**Provided material:**
╭──
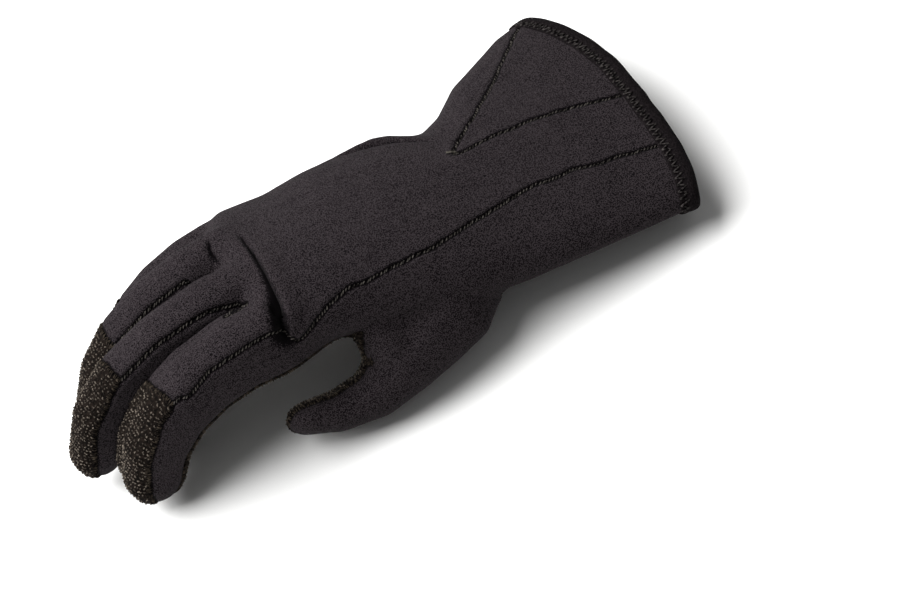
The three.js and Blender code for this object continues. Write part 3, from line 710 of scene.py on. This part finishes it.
def finger_line(finger):
    """Centreline of a finger: places and tangents a knit row apart."""
    place = np.array([0, finger["across"], finger["up"]], float)
    sideways = (finger["tip_across"] - finger["across"]) / finger["length"]
    places, tangents = [], []
    for i in range(FINGER_STEPS):
        share = (i / FINGER_STEPS) ** finger["lag"]
        pitch = math.radians(finger["pitch"] + (finger["tip_pitch"] - finger["pitch"]) * share)
        tangent = unit(np.array([-math.cos(pitch), sideways, -math.sin(pitch)]))
        places.append(place.copy())
        tangents.append(tangent)
        place = place + tangent * finger["length"] / FINGER_STEPS
    every = max(int(round(KNIT["row"] * FINGER_STEPS / finger["length"])), 1)
    return places[::every], tangents[::every]


def ring_round(centre, axis, step):
    """Points where rays from a centre, square to an axis, leave the skin."""
    side = unit(np.cross(axis, (0, 0, 1.0) if abs(axis[2]) < UPRIGHT else (0, 1.0, 0)))
    up = np.cross(side, axis)
    hits = []
    for degrees in np.arange(0, 360 + step / 2, step):
        turn = math.radians(degrees)
        direction = math.cos(turn) * side + math.sin(turn) * up
        place = skin_tree.ray_cast(Vector(centre), Vector(direction), RING_REACH)[0]
        if place is not None:
            hits.append(place)
    return np.array(hits)


def knit_rows():
    """Closed rings of points round the fingers, the thumb and the hand, where rows of the knit run."""
    lines = [finger_line(finger) for finger in FINGERS]
    lines.append(resampled(THUMB, KNIT["row"]))
    rows = []
    for places, tangents in lines:
        rows += [ring_round(place, tangent, FINGER_RING_STEP) for place, tangent in zip(places, tangents)]
    for x in np.arange(PALM_ROWS["from_x"], PALM_ROWS["to_x"], KNIT["row"]):
        centre = np.array([x, PALM_ROWS["y"], PALM_ROWS["z"]])
        rows.append(ring_round(centre, np.array([1.0, 0, 0]), PALM_RING_STEP))
    return [row for row in rows if len(row) > 3]


def kept_apart(points, least):
    """Which points stay when each that lies too near an earlier one goes."""
    tree = tree_of(points)
    single = np.ones(len(points), bool)
    for number, point in enumerate(points.tolist()):
        if single[number]:
            for _, other, _ in tree.find_range(point, least):
                if other > number:
                    single[other] = False
    return single


def knit_places():
    """Ends and normals of small loops in rows over the knit, each row set off by half a loop."""
    knit_panels = np.array([is_knit(name) for name in NAMES])
    margin = EDGING["inside"] * KNIT["margin"]
    starts, ends, facing = [], [], []
    for number, row in enumerate(knit_rows()):
        line, along = resampled(row, KNIT["loop"])
        if number % 2:
            line = line + 0.5 * KNIT["loop"] * along
        places, normals, faces = surface_at(line)
        good = knit_panels[face_panels[faces]] & (border_distance[skin_quads[faces, 0]] > margin)
        starts.append((places - KNIT["half"] * along)[good])
        ends.append((places + KNIT["half"] * along)[good])
        facing.append(normals[good])
    starts, ends, facing = np.vstack(starts), np.vstack(ends), np.vstack(facing)
    single = kept_apart((starts + ends) / 2, KNIT["apart"] * KNIT["loop"])
    return starts[single], ends[single], facing[single]


def knit_loops():
    """Small raised loops over the knit, each turned, sized and moved a little at random."""
    starts, ends, facing = knit_places()
    random = np.random.default_rng(KNIT["seed"])
    along = unit(ends - starts)
    across = np.cross(facing, along)
    turn = random.normal(0, KNIT["turn"], (len(starts), 1))
    half = KNIT["half"] * random.uniform(*KNIT["range"], (len(starts), 1))
    astray = KNIT["astray"] * random.normal(0, 1, (len(starts), 2)) @ np.eye(2, 3)
    middles, facing, _ = surface_at((starts + ends) / 2 + astray)
    reach = half * (np.cos(turn) * along + np.sin(turn) * across)
    counts = KNIT["spans"], KNIT["sides"]
    return threads("knit_loops", middles - reach, middles + reach, facing, KNIT, *counts)


def smooth_ring(points, rounds):
    for _ in range(rounds):
        points = 0.5 * points + 0.25 * (np.roll(points, 1, axis=0) + np.roll(points, -1, axis=0))
    return points


def even_ring(points, count):
    """Points evenly spaced round a closed ring."""
    closed = np.vstack([points, points[:1]])
    along = np.concatenate([[0], np.cumsum(np.linalg.norm(np.diff(closed, axis=0), axis=1))])
    places = np.arange(count) * along[-1] / count
    return np.stack([np.interp(places, along, closed[:, k]) for k in range(3)], axis=1)


def cuff_ring():
    """Ring of stations along the cuff's edge."""
    rim = skin[rim_points]
    y, z = HEM_RING["centre"]
    angles = np.arctan2(rim[:, 2] - z, (rim[:, 1] - y) * HEM_RING["squash"])
    order = np.argsort(angles)
    angles, rim = angles[order], rim[order]
    turns = np.linspace(-math.pi, math.pi, HEM_RING["stations"], endpoint=False)
    wrapped = np.concatenate([angles - 2 * math.pi, angles, angles + 2 * math.pi])
    edge = np.stack([np.interp(turns, wrapped, np.tile(rim[:, k], 3)) for k in range(3)], axis=1)
    return even_ring(smooth_ring(edge, HEM_RING["rounds"]), HEM_RING["stations"])


def hem_directions(edge):
    """Directions at the stations: along the glove, off its edge, and out from its skin."""
    back = surface_at(edge - np.array([HEM_RING["back"], 0, 0]))[0]
    out = unit(edge - smooth_ring(back, HEM_RING["back_rounds"]))
    along = unit(np.roll(edge, -1, axis=0) - np.roll(edge, 1, axis=0))
    up = unit(np.cross(out, along))
    if (up * (edge - edge.mean(axis=0))).sum() < 0:
        up = -up
    return out, up


def folded_hem(edge, out, up):
    """Folded band round the cuff's edge."""
    rings = np.stack([edge + out * a + up * b for a, b in HEM_PROFILE], axis=1)
    stations, count = rings.shape[:2]
    base = np.arange(stations)[:, None] * count
    after = (np.arange(stations)[:, None] + 1) % stations * count
    j = np.arange(count)[None]
    k = (j + 1) % count
    quads = np.stack([base + j, after + j, after + k, base + k], axis=-1).reshape(-1, 4)
    return new_mesh("hem_band", to_row(rings.reshape(-1, 3)), quads)


def zigzag(edge, out, up):
    """Zig-zag stitches round the hem."""
    length = np.linalg.norm(np.diff(np.vstack([edge, edge[:1]]), axis=0), axis=1).sum()
    count = int(length / HEM_STITCH["pitch"]) // 2 * 2
    places = np.arange(count + 1) * len(edge) / count

    def at(values):
        closed = np.vstack([values, values[:1]])
        return np.stack([np.interp(places, np.arange(len(closed)), closed[:, k]) for k in range(3)], axis=1)
    edge, out, up = at(edge), unit(at(out)), unit(at(up))
    ends = np.array([HEM_STITCH["near"], HEM_STITCH["far"]])[np.arange(count + 1) % 2]
    points = edge + out * ends[:, :1] + up * ends[:, 1:]
    return threads("hem_stitches", points[:-1], points[1:], unit(up[:-1] + up[1:]), HEM_STITCH)


def bar_tack():
    """Close threads across the tip of the cuff's gusset."""
    gusset = NAMES.index("cuff_gusset")
    border = np.concatenate([skin[run] for run, low, high in runs if gusset in (low, high)])
    tip = border[border[:, 0].argmin()]
    along = unit(np.array(BAR_TACK["along"]))
    across = unit(np.cross((0, 0, 1.0), along))
    rows = np.arange(BAR_TACK["threads"])[:, None] - (BAR_TACK["threads"] - 1) / 2
    places, facing, _ = surface_at(tip - along + rows * BAR_TACK["step"] * across)
    reach = along * BAR_TACK["half"]
    return threads("bar_tack", places - reach, places + reach, facing, BAR_TACK)


def shader(name):
    """A new material, with its node tree."""
    material = bpy.data.materials.new(name)
    material.use_nodes = True
    return material, material.node_tree


def noise(tree, place, scale, detail=2.0):
    node = tree.nodes.new("ShaderNodeTexNoise")
    node.inputs["Scale"].default_value = scale
    node.inputs["Detail"].default_value = detail
    tree.links.new(place, node.inputs["Vector"])
    return node.outputs["Fac"]


def added(tree, source, share, base):
    """The base with a share of the source added."""
    node = tree.nodes.new("ShaderNodeMath")
    node.operation = "MULTIPLY_ADD"
    tree.links.new(source, node.inputs[0])
    node.inputs[1].default_value = share
    tree.links.new(base, node.inputs[2])
    return node.outputs[0]


def ramp(tree, source, stops):
    """Colours at their stops along the source's values."""
    node = tree.nodes.new("ShaderNodeValToRGB")
    elements = node.color_ramp.elements
    while len(elements) < len(stops):
        elements.new(0.5)
    for element, (place, colour) in zip(elements, stops):
        element.position = place
        element.color = (*colour, 1)
    tree.links.new(source, node.inputs["Fac"])
    return node.outputs["Color"]


def cloth(name, dark_stop, light_stop, grain, bump, roughness, sheen):
    """Cloth or thread: speckled colour with painted shade in seam grooves and folds, a fine uneven
    surface and a faint sheen.
    """
    material, tree = shader(name)
    principled = tree.nodes["Principled BSDF"]
    place = tree.nodes.new("ShaderNodeTexCoord").outputs["Object"]
    speckle = noise(tree, place, grain)
    speckle = added(tree, noise(tree, place, BROAD_GRAIN, FINE_DETAIL), BROAD_SHARE, speckle)
    # Painted shade: the crease attribute darkens the colour in seam grooves and inside folds
    crease = tree.nodes.new("ShaderNodeAttribute")
    crease.attribute_name = "crease"
    speckle = added(tree, crease.outputs["Fac"], PAINTED_SHADE_SHARE, speckle)
    colour = ramp(tree, speckle, [BLACK, dark_stop, light_stop])
    tree.links.new(colour, principled.inputs["Base Color"])
    relief = tree.nodes.new("ShaderNodeBump")
    relief.inputs["Strength"].default_value = bump
    relief.inputs["Distance"].default_value = RELIEF_DEPTH
    tree.links.new(noise(tree, place, grain * RELIEF_GRAIN, FINE_DETAIL), relief.inputs["Height"])
    tree.links.new(relief.outputs["Normal"], principled.inputs["Normal"])
    principled.inputs["Roughness"].default_value = roughness
    principled.inputs["Specular IOR Level"].default_value = SPECULAR
    principled.inputs["Sheen Weight"].default_value = sheen
    principled.inputs["Sheen Roughness"].default_value = SHEEN_ROUGHNESS
    return material


def shown(name, mesh, material, replaced=()):
    """A visible piece of the glove."""
    obj = bpy.data.objects.new(name, mesh)
    bpy.context.scene.collection.objects.link(obj)
    mesh.materials.append(materials[material])
    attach(obj, "root")
    if replaced:
        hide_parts(*replaced)


def add_camera():
    back = unit(CAMERA_BACK)
    right = unit(CAMERA_RIGHT - back * (CAMERA_RIGHT @ back))
    down = np.cross(-back, right)
    eye = back * CAMERA_DISTANCE + right * CAMERA_SHIFT[0] + down * CAMERA_SHIFT[1]
    data = bpy.data.cameras.new("camera")
    data.lens = LENS
    data.sensor_width = SENSOR
    camera = bpy.data.objects.new("camera", data)
    bpy.context.scene.collection.objects.link(camera)
    axes = np.stack([TURN @ right, TURN @ -down, TURN @ back], axis=1)
    camera.matrix_world = Matrix.Translation(Vector(to_row(eye))) @ Matrix(axes.tolist()).to_4x4()
    bpy.context.scene.camera = camera


def add_floor():
    half = FLOOR["half"]
    corners = np.array([(-half, -half, 0), (half, -half, 0), (half, half, 0), (-half, half, 0)], float)
    floor = bpy.data.objects.new("floor", new_mesh("floor", corners, np.array([[0, 1, 2, 3]])))
    bpy.context.scene.collection.objects.link(floor)
    material, tree = shader("floor")
    principled = tree.nodes["Principled BSDF"]
    principled.inputs["Base Color"].default_value = (*FLOOR["colour"], 1)
    principled.inputs["Roughness"].default_value = FLOOR["roughness"]
    floor.data.materials.append(material)


def add_lights():
    """A key light that looks at the middle of the floor, and an even pale world."""
    data = bpy.data.lights.new("key", "AREA")
    data.size = KEY_LIGHT["size"]
    data.energy = KEY_LIGHT["power"]
    light = bpy.data.objects.new("key", data)
    bpy.context.scene.collection.objects.link(light)
    light.location = KEY_LIGHT["place"]
    light.rotation_mode = "QUATERNION"
    light.rotation_quaternion = (-Vector(KEY_LIGHT["place"])).to_track_quat("-Z", "Y")
    world = bpy.data.worlds.new("studio")
    bpy.context.scene.world = world
    world.use_nodes = True
    background = world.node_tree.nodes["Background"]
    background.inputs["Color"].default_value = (1, 1, 1, 1)
    background.inputs["Strength"].default_value = WORLD_STRENGTH
    bpy.context.scene.view_settings.view_transform = "Standard"


# The bare skin, and the points at the cuff's edge, which only follow each other
cad_points, cad_faces, cad_owners = cad_triangles()
skin, skin_quads = outer_skin(*voxel_quads(cad_points, cad_faces))
edges, sides = sorted_edges(skin_quads)
rim_points = np.zeros(len(skin), bool)
rim_points[edges[sides[:, 1] < 0].ravel()] = True
pairs = neighbours(edges, rim_points)

# Panels on it, and the borders between them
facing = blurred(point_normals(skin, skin_quads), pairs, ROUNDS["facing"])[skin_quads].mean(axis=1)
face_panels = panel_of_faces(nearest_owner(skin), skin_quads, pairs)
face_panels = moved_borders(face_panels, skin[skin_quads].mean(axis=1), facing)
point_panels = np.zeros(len(skin), int)
point_panels[skin_quads.ravel()] = np.repeat(face_panels, 4)
runs = border_runs(edges, sides, face_panels)

# The smooth skin
skin = straighten_borders(rounded(skin, pairs, ROUNDS["skin"]), runs, pairs)
skin = softened(skin, pairs)
normals = unit(blurred(point_normals(skin, skin_quads), pairs, ROUNDS["normals"]))
smooth_tree = BVHTree.FromPolygons(skin.tolist(), skin_quads.tolist())

# Seams, gaps and folds in it, and the shade painted into their colour
relief, border_distance = seam_relief(skin, point_panels, runs)
relief = relief + gap_relief(skin, normals, smooth_tree, pairs)
folds = [fold_shift(skin, normals, smooth_tree, fold, axis) for fold, axis in FOLDS]
# Painted shade: darkening along the panel borders and inside the folds, where shade falls
crease = np.maximum.reduce([bell(border_distance, SEAM["shade"]), *(painted_shade for _, painted_shade in folds)])
skin = skin + normals * relief[:, None] + sum(shift for shift, _ in folds)
skin_tree = BVHTree.FromPolygons(skin.tolist(), skin_quads.tolist())

# Sheets
materials = {name: cloth(name, *row) for name, row in CLOTHS.items()}
for number, name in enumerate(NAMES):
    faces = skin_quads[face_panels == number]
    sheet = slab(name + "_sheet", skin, normals, faces, crease)
    slot, material = ("knit", "knit_ground") if is_knit(name) else ("neoprene", "neoprene")
    shown(name + "_sheet", sheet, material, [name])

# Hem, threads and knit
ring = cuff_ring()
out, up = hem_directions(ring)
shown("hem_band", folded_hem(ring, out, up), "hem_cloth", [HEM])
shown("hem_stitches", zigzag(ring, out, up), "hem_thread")
shown("seam_stitches", seam_threads(), "seam_thread")
shown("bar_tack", bar_tack(), "bar_thread")
shown("knit_edging", edging_threads(), "edge_yarn")
shown("knit_loops", knit_loops(), "knit_yarn")

add_camera()
add_floor()
add_lights()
╰──
**Work instructions:** Give back exactly the lines running from the line that contains "hide_parts(*replaced)" through the line that contains "bpy.context.scene.camera = camera", and nothing outside them.

**Task solution:**
        hide_parts(*replaced)


def add_camera():
    back = unit(CAMERA_BACK)
    right = unit(CAMERA_RIGHT - back * (CAMERA_RIGHT @ back))
    down = np.cross(-back, right)
    eye = back * CAMERA_DISTANCE + right * CAMERA_SHIFT[0] + down * CAMERA_SHIFT[1]
    data = bpy.data.cameras.new("camera")
    data.lens = LENS
    data.sensor_width = SENSOR
    camera = bpy.data.objects.new("camera", data)
    bpy.context.scene.collection.objects.link(camera)
    axes = np.stack([TURN @ right, TURN @ -down, TURN @ back], axis=1)
    camera.matrix_world = Matrix.Translation(Vector(to_row(eye))) @ Matrix(axes.tolist()).to_4x4()
    bpy.context.scene.camera = camera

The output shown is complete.